Saved entries:
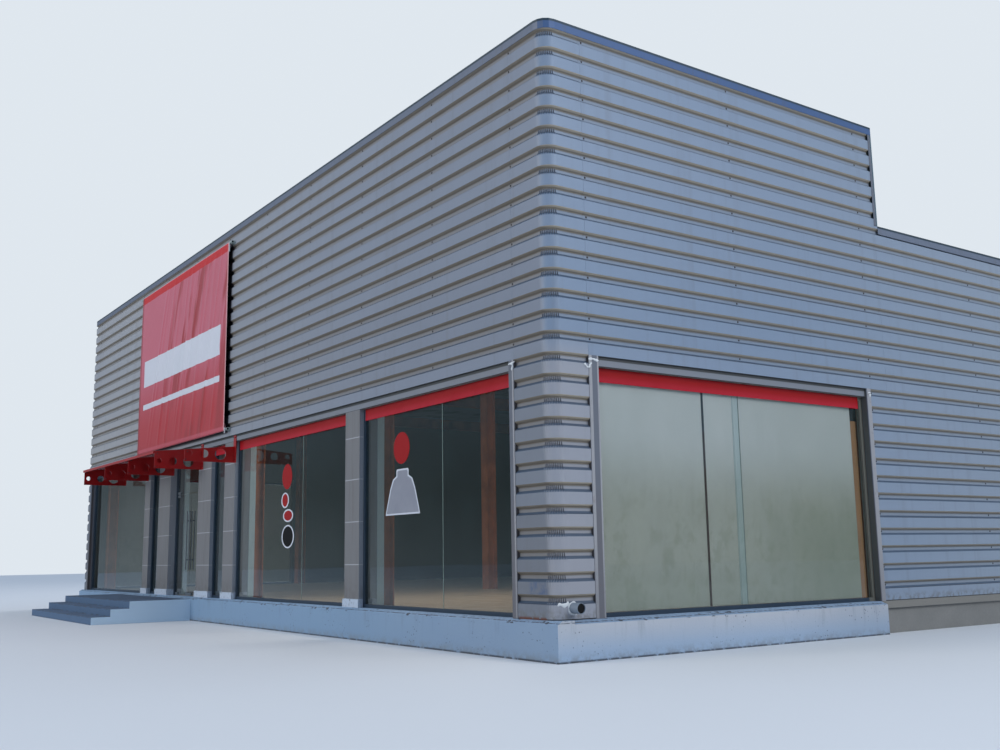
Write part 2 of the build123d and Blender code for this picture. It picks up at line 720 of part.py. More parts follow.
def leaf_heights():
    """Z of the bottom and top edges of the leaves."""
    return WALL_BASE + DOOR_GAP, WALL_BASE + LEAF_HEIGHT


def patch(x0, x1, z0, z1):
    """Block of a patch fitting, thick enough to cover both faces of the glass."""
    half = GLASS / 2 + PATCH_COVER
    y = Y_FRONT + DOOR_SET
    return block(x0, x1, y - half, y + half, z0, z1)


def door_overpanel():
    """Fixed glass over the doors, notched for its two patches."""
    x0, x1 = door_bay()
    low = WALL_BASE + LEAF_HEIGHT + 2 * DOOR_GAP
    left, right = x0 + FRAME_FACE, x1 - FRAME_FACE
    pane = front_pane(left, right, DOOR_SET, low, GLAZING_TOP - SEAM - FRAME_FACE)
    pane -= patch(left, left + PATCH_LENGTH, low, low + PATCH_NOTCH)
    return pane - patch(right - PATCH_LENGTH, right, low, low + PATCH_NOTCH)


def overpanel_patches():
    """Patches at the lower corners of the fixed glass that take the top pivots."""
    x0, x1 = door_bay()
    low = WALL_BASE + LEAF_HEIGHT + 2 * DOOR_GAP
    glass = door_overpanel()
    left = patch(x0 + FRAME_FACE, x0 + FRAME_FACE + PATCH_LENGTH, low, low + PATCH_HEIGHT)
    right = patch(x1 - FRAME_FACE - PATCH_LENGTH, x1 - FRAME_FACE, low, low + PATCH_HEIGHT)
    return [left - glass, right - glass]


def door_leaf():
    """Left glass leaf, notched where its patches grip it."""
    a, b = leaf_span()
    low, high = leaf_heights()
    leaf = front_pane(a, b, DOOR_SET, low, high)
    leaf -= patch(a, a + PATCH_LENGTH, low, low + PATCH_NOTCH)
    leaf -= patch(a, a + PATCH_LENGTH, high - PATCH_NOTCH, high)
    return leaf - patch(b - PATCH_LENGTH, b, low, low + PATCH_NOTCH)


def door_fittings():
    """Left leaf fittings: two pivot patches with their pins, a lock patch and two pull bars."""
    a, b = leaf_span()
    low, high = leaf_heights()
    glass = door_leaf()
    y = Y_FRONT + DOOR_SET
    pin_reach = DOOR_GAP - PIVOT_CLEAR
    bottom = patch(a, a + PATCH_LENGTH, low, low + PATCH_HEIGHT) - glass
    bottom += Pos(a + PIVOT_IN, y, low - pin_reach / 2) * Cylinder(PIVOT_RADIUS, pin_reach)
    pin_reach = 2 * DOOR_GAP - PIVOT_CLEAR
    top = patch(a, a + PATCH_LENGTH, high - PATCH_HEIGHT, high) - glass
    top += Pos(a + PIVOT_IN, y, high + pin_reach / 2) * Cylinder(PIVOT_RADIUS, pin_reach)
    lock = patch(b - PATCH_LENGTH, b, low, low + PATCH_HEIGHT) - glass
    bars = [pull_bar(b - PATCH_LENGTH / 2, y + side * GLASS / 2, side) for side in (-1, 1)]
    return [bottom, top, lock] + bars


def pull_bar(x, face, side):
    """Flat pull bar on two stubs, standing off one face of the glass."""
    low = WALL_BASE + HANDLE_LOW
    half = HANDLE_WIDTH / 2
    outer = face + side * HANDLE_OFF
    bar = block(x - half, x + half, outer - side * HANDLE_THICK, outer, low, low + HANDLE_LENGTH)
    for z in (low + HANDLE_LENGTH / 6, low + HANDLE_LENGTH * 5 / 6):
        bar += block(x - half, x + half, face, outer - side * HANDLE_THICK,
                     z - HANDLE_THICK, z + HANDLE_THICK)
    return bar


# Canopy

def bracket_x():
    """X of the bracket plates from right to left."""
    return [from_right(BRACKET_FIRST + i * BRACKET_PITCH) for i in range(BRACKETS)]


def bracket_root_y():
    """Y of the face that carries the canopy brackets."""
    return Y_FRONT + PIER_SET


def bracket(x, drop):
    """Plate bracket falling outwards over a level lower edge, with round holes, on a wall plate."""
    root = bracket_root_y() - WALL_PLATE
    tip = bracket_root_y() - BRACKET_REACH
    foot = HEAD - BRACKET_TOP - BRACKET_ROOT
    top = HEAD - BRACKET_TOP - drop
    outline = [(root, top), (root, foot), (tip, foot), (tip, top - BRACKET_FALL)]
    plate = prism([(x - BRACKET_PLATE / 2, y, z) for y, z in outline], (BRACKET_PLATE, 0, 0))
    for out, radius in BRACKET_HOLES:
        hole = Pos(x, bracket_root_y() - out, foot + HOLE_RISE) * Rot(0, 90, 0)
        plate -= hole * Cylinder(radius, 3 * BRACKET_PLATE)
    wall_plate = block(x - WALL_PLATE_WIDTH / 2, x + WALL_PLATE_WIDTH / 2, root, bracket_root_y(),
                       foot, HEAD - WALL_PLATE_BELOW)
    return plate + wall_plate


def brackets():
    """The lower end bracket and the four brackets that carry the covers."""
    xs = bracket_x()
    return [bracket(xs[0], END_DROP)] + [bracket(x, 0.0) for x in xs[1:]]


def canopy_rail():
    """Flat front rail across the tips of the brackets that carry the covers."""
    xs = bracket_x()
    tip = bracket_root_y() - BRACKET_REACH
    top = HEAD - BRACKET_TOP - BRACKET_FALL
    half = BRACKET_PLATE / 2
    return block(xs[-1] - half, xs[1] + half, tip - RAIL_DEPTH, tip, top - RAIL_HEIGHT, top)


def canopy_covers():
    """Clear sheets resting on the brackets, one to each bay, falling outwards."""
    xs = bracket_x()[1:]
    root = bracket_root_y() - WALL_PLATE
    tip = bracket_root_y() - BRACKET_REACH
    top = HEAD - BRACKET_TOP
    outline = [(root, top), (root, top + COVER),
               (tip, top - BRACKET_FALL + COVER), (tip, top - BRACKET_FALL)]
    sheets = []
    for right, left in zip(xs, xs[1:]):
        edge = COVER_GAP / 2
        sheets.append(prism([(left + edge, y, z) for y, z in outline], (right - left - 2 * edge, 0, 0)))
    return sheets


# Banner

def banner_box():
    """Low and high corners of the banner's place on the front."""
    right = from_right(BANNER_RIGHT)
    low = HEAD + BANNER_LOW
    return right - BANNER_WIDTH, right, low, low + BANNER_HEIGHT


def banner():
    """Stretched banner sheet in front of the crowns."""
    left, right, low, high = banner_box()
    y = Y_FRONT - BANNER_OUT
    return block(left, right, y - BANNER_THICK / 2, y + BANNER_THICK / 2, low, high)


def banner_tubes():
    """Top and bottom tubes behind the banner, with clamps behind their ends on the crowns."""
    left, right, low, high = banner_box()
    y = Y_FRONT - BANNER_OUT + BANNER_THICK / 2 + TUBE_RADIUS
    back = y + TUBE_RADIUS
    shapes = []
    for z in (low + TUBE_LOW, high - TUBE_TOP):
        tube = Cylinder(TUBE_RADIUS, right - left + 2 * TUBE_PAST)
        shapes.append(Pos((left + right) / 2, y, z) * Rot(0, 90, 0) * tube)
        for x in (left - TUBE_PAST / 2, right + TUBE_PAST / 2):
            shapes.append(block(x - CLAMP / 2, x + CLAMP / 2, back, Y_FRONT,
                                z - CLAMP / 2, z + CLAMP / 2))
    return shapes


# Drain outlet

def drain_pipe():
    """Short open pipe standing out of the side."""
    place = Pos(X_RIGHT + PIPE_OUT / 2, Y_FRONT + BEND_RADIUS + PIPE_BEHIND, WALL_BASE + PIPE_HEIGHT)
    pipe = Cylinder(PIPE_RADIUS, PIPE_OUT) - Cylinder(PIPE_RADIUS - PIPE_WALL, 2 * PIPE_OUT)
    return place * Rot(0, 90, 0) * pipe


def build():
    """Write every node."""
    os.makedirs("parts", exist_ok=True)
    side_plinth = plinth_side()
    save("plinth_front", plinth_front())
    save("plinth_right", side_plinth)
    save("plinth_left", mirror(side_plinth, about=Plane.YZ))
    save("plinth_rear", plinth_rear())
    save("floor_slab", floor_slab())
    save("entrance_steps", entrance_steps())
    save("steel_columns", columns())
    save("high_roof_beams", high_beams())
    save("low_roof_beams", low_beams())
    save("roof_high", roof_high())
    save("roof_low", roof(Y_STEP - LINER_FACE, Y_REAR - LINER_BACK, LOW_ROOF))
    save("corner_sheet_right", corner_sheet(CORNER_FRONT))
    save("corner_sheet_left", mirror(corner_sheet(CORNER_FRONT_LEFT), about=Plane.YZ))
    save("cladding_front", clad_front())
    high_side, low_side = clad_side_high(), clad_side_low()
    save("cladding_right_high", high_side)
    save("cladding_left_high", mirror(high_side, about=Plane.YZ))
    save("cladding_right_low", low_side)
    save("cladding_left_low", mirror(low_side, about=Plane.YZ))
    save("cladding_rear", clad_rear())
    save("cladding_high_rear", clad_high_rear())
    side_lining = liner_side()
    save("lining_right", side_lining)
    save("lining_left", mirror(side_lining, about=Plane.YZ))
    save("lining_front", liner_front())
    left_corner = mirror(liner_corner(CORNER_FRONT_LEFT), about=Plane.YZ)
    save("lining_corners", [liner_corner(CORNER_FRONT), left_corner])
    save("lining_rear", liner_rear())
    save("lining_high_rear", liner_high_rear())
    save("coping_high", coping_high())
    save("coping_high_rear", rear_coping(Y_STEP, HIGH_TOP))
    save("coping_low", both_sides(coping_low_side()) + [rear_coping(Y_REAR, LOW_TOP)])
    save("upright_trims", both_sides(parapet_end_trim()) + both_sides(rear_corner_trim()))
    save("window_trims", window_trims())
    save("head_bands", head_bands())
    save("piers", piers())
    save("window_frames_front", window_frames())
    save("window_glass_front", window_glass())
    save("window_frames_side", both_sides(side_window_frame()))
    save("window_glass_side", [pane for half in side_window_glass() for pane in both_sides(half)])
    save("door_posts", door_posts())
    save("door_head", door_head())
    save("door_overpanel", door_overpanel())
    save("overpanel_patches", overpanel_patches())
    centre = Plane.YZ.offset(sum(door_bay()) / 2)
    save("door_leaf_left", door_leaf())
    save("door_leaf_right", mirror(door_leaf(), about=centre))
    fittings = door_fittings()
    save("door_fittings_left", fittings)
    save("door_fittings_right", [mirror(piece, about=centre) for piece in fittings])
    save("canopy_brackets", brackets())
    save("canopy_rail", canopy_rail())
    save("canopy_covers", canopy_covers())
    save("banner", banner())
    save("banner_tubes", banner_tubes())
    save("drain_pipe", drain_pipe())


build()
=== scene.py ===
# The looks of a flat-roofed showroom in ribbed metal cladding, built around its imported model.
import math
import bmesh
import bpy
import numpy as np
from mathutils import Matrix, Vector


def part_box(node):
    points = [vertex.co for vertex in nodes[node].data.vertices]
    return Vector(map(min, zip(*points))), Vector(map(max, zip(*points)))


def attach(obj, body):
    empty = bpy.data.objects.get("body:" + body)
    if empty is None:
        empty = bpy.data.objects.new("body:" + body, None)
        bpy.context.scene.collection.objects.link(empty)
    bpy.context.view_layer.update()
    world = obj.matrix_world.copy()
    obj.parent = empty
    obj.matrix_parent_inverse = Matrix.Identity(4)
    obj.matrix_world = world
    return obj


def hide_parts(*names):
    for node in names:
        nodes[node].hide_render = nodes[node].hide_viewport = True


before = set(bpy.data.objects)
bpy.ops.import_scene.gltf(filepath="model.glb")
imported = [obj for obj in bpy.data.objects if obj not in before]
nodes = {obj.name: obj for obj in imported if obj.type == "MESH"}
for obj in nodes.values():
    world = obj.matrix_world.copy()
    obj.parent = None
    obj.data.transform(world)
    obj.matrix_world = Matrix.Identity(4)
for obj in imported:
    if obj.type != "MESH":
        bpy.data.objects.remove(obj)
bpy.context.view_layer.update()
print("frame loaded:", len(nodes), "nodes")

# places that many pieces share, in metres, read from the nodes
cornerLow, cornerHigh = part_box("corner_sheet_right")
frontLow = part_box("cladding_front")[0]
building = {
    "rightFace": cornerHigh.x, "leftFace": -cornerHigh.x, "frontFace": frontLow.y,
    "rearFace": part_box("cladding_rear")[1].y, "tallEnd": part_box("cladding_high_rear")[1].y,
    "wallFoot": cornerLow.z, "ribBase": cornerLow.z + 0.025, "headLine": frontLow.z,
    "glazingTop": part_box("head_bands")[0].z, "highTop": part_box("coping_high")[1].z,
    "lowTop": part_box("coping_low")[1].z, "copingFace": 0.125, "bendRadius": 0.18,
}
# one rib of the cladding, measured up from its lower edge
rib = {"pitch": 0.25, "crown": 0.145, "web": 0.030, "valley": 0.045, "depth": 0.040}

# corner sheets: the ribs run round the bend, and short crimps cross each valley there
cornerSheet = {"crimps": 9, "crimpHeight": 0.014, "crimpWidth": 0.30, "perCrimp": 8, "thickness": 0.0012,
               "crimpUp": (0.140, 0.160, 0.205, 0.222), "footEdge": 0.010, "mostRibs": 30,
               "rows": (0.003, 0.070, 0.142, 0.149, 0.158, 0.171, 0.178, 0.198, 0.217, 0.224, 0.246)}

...

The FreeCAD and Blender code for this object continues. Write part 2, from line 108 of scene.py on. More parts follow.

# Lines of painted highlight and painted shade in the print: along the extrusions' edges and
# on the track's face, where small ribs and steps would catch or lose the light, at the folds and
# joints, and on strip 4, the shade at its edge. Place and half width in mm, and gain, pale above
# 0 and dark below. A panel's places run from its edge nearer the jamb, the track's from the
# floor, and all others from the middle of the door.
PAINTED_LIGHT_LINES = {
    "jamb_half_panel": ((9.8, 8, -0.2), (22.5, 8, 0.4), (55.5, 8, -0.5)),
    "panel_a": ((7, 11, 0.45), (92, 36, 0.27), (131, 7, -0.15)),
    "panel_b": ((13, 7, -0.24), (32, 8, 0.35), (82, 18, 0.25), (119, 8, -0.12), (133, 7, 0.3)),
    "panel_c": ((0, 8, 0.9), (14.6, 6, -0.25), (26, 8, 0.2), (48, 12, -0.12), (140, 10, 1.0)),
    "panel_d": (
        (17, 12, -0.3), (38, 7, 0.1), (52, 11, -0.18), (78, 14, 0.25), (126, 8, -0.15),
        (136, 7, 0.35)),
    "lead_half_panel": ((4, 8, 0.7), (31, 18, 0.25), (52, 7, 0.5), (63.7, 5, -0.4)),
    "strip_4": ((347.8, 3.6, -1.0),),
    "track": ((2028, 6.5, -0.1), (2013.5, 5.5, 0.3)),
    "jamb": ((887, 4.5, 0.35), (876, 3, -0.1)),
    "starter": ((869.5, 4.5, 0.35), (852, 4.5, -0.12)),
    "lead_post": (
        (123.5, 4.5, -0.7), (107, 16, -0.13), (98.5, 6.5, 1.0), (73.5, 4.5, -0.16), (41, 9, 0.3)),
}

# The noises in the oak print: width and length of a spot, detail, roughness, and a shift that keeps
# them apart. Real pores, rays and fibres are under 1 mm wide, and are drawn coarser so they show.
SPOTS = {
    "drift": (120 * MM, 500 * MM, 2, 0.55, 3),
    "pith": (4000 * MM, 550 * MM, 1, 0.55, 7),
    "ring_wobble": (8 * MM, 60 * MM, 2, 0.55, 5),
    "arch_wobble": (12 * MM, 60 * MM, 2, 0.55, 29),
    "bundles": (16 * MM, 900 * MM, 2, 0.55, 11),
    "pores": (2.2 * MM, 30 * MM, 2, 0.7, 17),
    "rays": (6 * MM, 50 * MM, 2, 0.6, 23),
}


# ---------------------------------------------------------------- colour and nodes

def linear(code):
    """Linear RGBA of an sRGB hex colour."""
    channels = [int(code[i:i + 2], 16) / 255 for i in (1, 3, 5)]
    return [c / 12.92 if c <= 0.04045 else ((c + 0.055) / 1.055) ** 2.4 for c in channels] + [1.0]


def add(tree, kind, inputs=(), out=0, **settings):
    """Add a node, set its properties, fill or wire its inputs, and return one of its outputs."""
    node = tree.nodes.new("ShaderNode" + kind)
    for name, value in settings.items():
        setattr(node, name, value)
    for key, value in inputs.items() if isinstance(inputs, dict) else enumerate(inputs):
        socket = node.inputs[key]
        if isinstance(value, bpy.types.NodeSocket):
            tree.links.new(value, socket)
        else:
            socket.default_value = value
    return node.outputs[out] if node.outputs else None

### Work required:
Each line from the line with "Write part 2 of" to the line with "return block(x0, x1, y" is to be echoed exactly; both boundary lines are included, and nothing else is to be output.

### The output:
Write part 2 of the build123d and Blender code for this picture. It picks up at line 720 of part.py. More parts follow.
def leaf_heights():
    """Z of the bottom and top edges of the leaves."""
    return WALL_BASE + DOOR_GAP, WALL_BASE + LEAF_HEIGHT


def patch(x0, x1, z0, z1):
    """Block of a patch fitting, thick enough to cover both faces of the glass."""
    half = GLASS / 2 + PATCH_COVER
    y = Y_FRONT + DOOR_SET
    return block(x0, x1, y - half, y + half, z0, z1)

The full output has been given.